Records that describe objects:
......

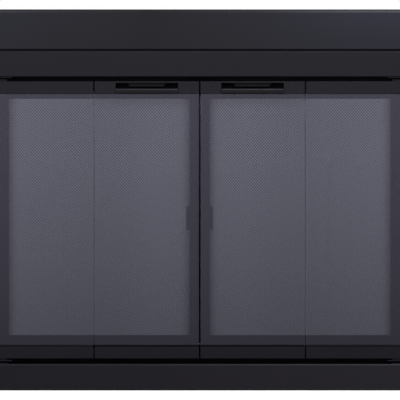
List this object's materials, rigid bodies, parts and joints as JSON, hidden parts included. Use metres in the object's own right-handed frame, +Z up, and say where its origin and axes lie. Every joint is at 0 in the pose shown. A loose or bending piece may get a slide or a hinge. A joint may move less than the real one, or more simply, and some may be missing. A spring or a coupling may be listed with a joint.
{
  "type": "fireplace glass door",
  "caption": "Black steel fireplace door frame with a deep top fascia, bifold smoked glass panels with slotted handles and framed mesh gates behind them.",
  "frame": {"origin": "on the hearth, at the middle of the bottom rail's underside", "axes": "+Z up, -Y towards the room, +X to the right of someone facing the doors"},
  "size_m": [0.9524, 0.1264, 0.762],
  "materials": {
    "fascia_paint": "satin black powder coat",
    "frame_paint": "satin black powder coat",
    "door_paint": "satin black powder coat",
    "handle_paint": "satin black powder coat",
    "insert_paint": "matte black",
    "gate_paint": "matte black powder coat",
    "inner_paint": "matte black high-temperature paint",
    "pivot_steel": "satin black",
    "zinc": "zinc plated",
    "screw_steel": "plain",
    "nylon": "matte",
    "catch_black": "matte",
    "seal": "matte",
    "net_wire": "matte black",
    "smoked_glass": "smoked, tempered"
  },
  "bodies": {
    "frame": {"top_fascia": "fascia_paint", "fascia_spacer": "inner_paint", "header_rail": "frame_paint", "bottom_rail": "frame_paint", "side_jamb_left": "frame_paint", "side_jamb_right": "frame_paint", "gate_stop_frame": "inner_paint", "corner_brackets": "zinc", "frame_screws": "screw_steel", "guide_track": "zinc", "pivot_brackets": "frame_paint", "pivot_bushings": "nylon", "gate_pivot_brackets": "inner_paint", "gate_catches": "catch_black", "lintel_clamps": "zinc", "clamp_bolts": "screw_steel", "hearth_brackets": "zinc"},
    "left_outer_door": {"outer_top_rail_left": "door_paint", "outer_bottom_rail_left": "door_paint", "outer_glass_left": "smoked_glass", "outer_gaskets_left": "seal", "pivot_pins_left": "pivot_steel", "outer_hinge_leaves_left": "door_paint"},
    "left_inner_door": {"inner_top_rail_left": "door_paint", "inner_bottom_rail_left": "door_paint", "inner_glass_left": "smoked_glass", "inner_gaskets_left": "seal", "guide_pin_left": "pivot_steel", "guide_roller_left": "nylon", "handle_pull_left": "handle_paint", "handle_insert_left": "insert_paint", "inner_hinge_leaves_left": "door_paint", "hinge_pins_left": "screw_steel", "astragal": "seal"},
    "right_outer_door": {"outer_top_rail_right": "door_paint", "outer_bottom_rail_right": "door_paint", "outer_glass_right": "smoked_glass", "outer_gaskets_right": "seal", "pivot_pins_right": "pivot_steel", "outer_hinge_leaves_right": "door_paint"},
    "right_inner_door": {"inner_top_rail_right": "door_paint", "inner_bottom_rail_right": "door_paint", "inner_glass_right": "smoked_glass", "inner_gaskets_right": "seal", "guide_pin_right": "pivot_steel", "guide_roller_right": "nylon", "handle_pull_right": "handle_paint", "handle_insert_right": "insert_paint", "inner_hinge_leaves_right": "door_paint", "hinge_pins_right": "screw_steel"},
    "left_gate": {"gate_frame_left": "gate_paint", "gate_net_left": "net_wire", "gate_retainer_left": "gate_paint", "gate_pull_left": "gate_paint", "gate_pins_left": "screw_steel"},
    "right_gate": {"gate_frame_right": "gate_paint", "gate_net_right": "net_wire", "gate_retainer_right": "gate_paint", "gate_pull_right": "gate_paint", "gate_pins_right": "screw_steel"}
  },
  "joints": [
    {"name": "left_outer_swing", "type": "hinge", "parent": "frame", "child": "left_outer_door", "pos_m": [-0.4095, -0.014, 0.34], "axis": [0, 0, -1], "range_deg": [0, 80]},
    {"name": "left_fold", "type": "hinge", "parent": "left_outer_door", "child": "left_inner_door", "pos_m": [-0.2115, -0.0045, 0.34], "axis": [0, 0, 1], "range_deg": [0, 160]},
    {"name": "left_gate_swing", "type": "hinge", "parent": "frame", "child": "left_gate", "pos_m": [-0.398, 0.016, 0.34], "axis": [0, 0, 1], "range_deg": [0, 90]},
    {"name": "right_outer_swing", "type": "hinge", "parent": "frame", "child": "right_outer_door", "pos_m": [0.4095, -0.014, 0.34], "axis": [0, 0, 1], "range_deg": [0, 80]},
    {"name": "right_fold", "type": "hinge", "parent": "right_outer_door", "child": "right_inner_door", "pos_m": [0.2115, -0.0045, 0.34], "axis": [0, 0, -1], "range_deg": [0, 160]},
    {"name": "right_gate_swing", "type": "hinge", "parent": "frame", "child": "right_gate", "pos_m": [0.398, 0.016, 0.34], "axis": [0, 0, -1], "range_deg": [0, 90]}
  ],
  "couplings": [
    {"joint": "left_fold", "follows": "left_outer_swing", "ratio": 2},
    {"joint": "right_fold", "follows": "right_outer_swing", "ratio": 2}
  ]
}
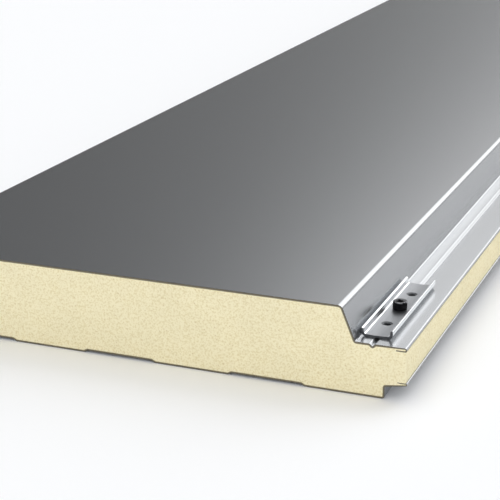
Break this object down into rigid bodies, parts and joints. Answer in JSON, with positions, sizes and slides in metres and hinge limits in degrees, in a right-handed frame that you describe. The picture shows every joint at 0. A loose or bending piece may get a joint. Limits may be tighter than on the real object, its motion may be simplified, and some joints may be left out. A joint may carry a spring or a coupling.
{
  "type": "insulated sandwich panel",
  "caption": "Flat insulated facade panel: coated steel facings on rigid foam, tongue-and-groove long edges, hidden-fixing pocket with channel plate and screw.",
  "frame": {"origin": "middle of the panel's whole box in plan, on the plane of the inner facing's low flats, which it lies on", "axes": "+Y along the panel, from the end with the fixing plate; +X across it, from the female edge to the male edge; +Z out of the outer facing"},
  "size_m": [0.6402, 3, 0.1],
  "materials": {
    "outer_facing": "satin",
    "inner_facing": "satin",
    "foam": "matte",
    "gasket": "matte",
    "fixing_plate": "satin",
    "fixing_screw": "satin"
  },
  "bodies": {
    "root": {"outer_facing": "outer_facing", "inner_facing": "inner_facing", "foam_core": "foam", "joint_gasket": "gasket", "fixing_plate": "fixing_plate", "fixing_screw": "fixing_screw"}
  },
  "joints": []
}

......

## STATED PROBLEM
Repeat all of the records above exactly as they appear.

## RESPONSE BELOW
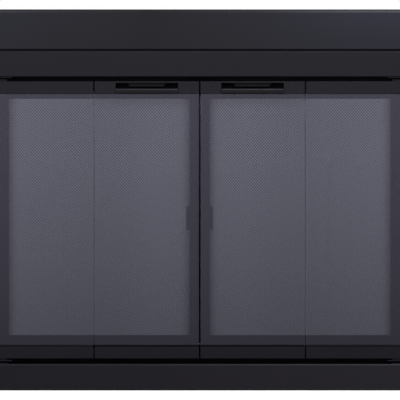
List this object's materials, rigid bodies, parts and joints as JSON, hidden parts included. Use metres in the object's own right-handed frame, +Z up, and say where its origin and axes lie. Every joint is at 0 in the pose shown. A loose or bending piece may get a slide or a hinge. A joint may move less than the real one, or more simply, and some may be missing. A spring or a coupling may be listed with a joint.
{
  "type": "fireplace glass door",
  "caption": "Black steel fireplace door frame with a deep top fascia, bifold smoked glass panels with slotted handles and framed mesh gates behind them.",
  "frame": {"origin": "on the hearth, at the middle of the bottom rail's underside", "axes": "+Z up, -Y towards the room, +X to the right of someone facing the doors"},
  "size_m": [0.9524, 0.1264, 0.762],
  "materials": {
    "fascia_paint": "satin black powder coat",
    "frame_paint": "satin black powder coat",
    "door_paint": "satin black powder coat",
    "handle_paint": "satin black powder coat",
    "insert_paint": "matte black",
    "gate_paint": "matte black powder coat",
    "inner_paint": "matte black high-temperature paint",
    "pivot_steel": "satin black",
    "zinc": "zinc plated",
    "screw_steel": "plain",
    "nylon": "matte",
    "catch_black": "matte",
    "seal": "matte",
    "net_wire": "matte black",
    "smoked_glass": "smoked, tempered"
  },
  "bodies": {
    "frame": {"top_fascia": "fascia_paint", "fascia_spacer": "inner_paint", "header_rail": "frame_paint", "bottom_rail": "frame_paint", "side_jamb_left": "frame_paint", "side_jamb_right": "frame_paint", "gate_stop_frame": "inner_paint", "corner_brackets": "zinc", "frame_screws": "screw_steel", "guide_track": "zinc", "pivot_brackets": "frame_paint", "pivot_bushings": "nylon", "gate_pivot_brackets": "inner_paint", "gate_catches": "catch_black", "lintel_clamps": "zinc", "clamp_bolts": "screw_steel", "hearth_brackets": "zinc"},
    "left_outer_door": {"outer_top_rail_left": "door_paint", "outer_bottom_rail_left": "door_paint", "outer_glass_left": "smoked_glass", "outer_gaskets_left": "seal", "pivot_pins_left": "pivot_steel", "outer_hinge_leaves_left": "door_paint"},
    "left_inner_door": {"inner_top_rail_left": "door_paint", "inner_bottom_rail_left": "door_paint", "inner_glass_left": "smoked_glass", "inner_gaskets_left": "seal", "guide_pin_left": "pivot_steel", "guide_roller_left": "nylon", "handle_pull_left": "handle_paint", "handle_insert_left": "insert_paint", "inner_hinge_leaves_left": "door_paint", "hinge_pins_left": "screw_steel", "astragal": "seal"},
    "right_outer_door": {"outer_top_rail_right": "door_paint", "outer_bottom_rail_right": "door_paint", "outer_glass_right": "smoked_glass", "outer_gaskets_right": "seal", "pivot_pins_right": "pivot_steel", "outer_hinge_leaves_right": "door_paint"},
    "right_inner_door": {"inner_top_rail_right": "door_paint", "inner_bottom_rail_right": "door_paint", "inner_glass_right": "smoked_glass", "inner_gaskets_right": "seal", "guide_pin_right": "pivot_steel", "guide_roller_right": "nylon", "handle_pull_right": "handle_paint", "handle_insert_right": "insert_paint", "inner_hinge_leaves_right": "door_paint", "hinge_pins_right": "screw_steel"},
    "left_gate": {"gate_frame_left": "gate_paint", "gate_net_left": "net_wire", "gate_retainer_left": "gate_paint", "gate_pull_left": "gate_paint", "gate_pins_left": "screw_steel"},
    "right_gate": {"gate_frame_right": "gate_paint", "gate_net_right": "net_wire", "gate_retainer_right": "gate_paint", "gate_pull_right": "gate_paint", "gate_pins_right": "screw_steel"}
  },
  "joints": [
    {"name": "left_outer_swing", "type": "hinge", "parent": "frame", "child": "left_outer_door", "pos_m": [-0.4095, -0.014, 0.34], "axis": [0, 0, -1], "range_deg": [0, 80]},
    {"name": "left_fold", "type": "hinge", "parent": "left_outer_door", "child": "left_inner_door", "pos_m": [-0.2115, -0.0045, 0.34], "axis": [0, 0, 1], "range_deg": [0, 160]},
    {"name": "left_gate_swing", "type": "hinge", "parent": "frame", "child": "left_gate", "pos_m": [-0.398, 0.016, 0.34], "axis": [0, 0, 1], "range_deg": [0, 90]},
    {"name": "right_outer_swing", "type": "hinge", "parent": "frame", "child": "right_outer_door", "pos_m": [0.4095, -0.014, 0.34], "axis": [0, 0, 1], "range_deg": [0, 80]},
    {"name": "right_fold", "type": "hinge", "parent": "right_outer_door", "child": "right_inner_door", "pos_m": [0.2115, -0.0045, 0.34], "axis": [0, 0, -1], "range_deg": [0, 160]},
    {"name": "right_gate_swing", "type": "hinge", "parent": "frame", "child": "right_gate", "pos_m": [0.398, 0.016, 0.34], "axis": [0, 0, -1], "range_deg": [0, 90]}
  ],
  "couplings": [
    {"joint": "left_fold", "follows": "left_outer_swing", "ratio": 2},
    {"joint": "right_fold", "follows": "right_outer_swing", "ratio": 2}
  ]
}
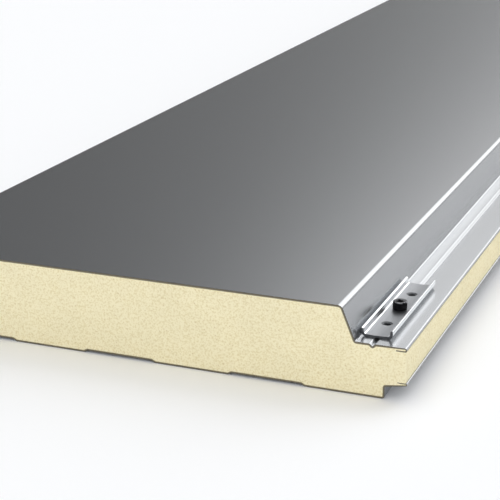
Break this object down into rigid bodies, parts and joints. Answer in JSON, with positions, sizes and slides in metres and hinge limits in degrees, in a right-handed frame that you describe. The picture shows every joint at 0. A loose or bending piece may get a joint. Limits may be tighter than on the real object, its motion may be simplified, and some joints may be left out. A joint may carry a spring or a coupling.
{
  "type": "insulated sandwich panel",
  "caption": "Flat insulated facade panel: coated steel facings on rigid foam, tongue-and-groove long edges, hidden-fixing pocket with channel plate and screw.",
  "frame": {"origin": "middle of the panel's whole box in plan, on the plane of the inner facing's low flats, which it lies on", "axes": "+Y along the panel, from the end with the fixing plate; +X across it, from the female edge to the male edge; +Z out of the outer facing"},
  "size_m": [0.6402, 3, 0.1],
  "materials": {
    "outer_facing": "satin",
    "inner_facing": "satin",
    "foam": "matte",
    "gasket": "matte",
    "fixing_plate": "satin",
    "fixing_screw": "satin"
  },
  "bodies": {
    "root": {"outer_facing": "outer_facing", "inner_facing": "inner_facing", "foam_core": "foam", "joint_gasket": "gasket", "fixing_plate": "fixing_plate", "fixing_screw": "fixing_screw"}
  },
  "joints": []
}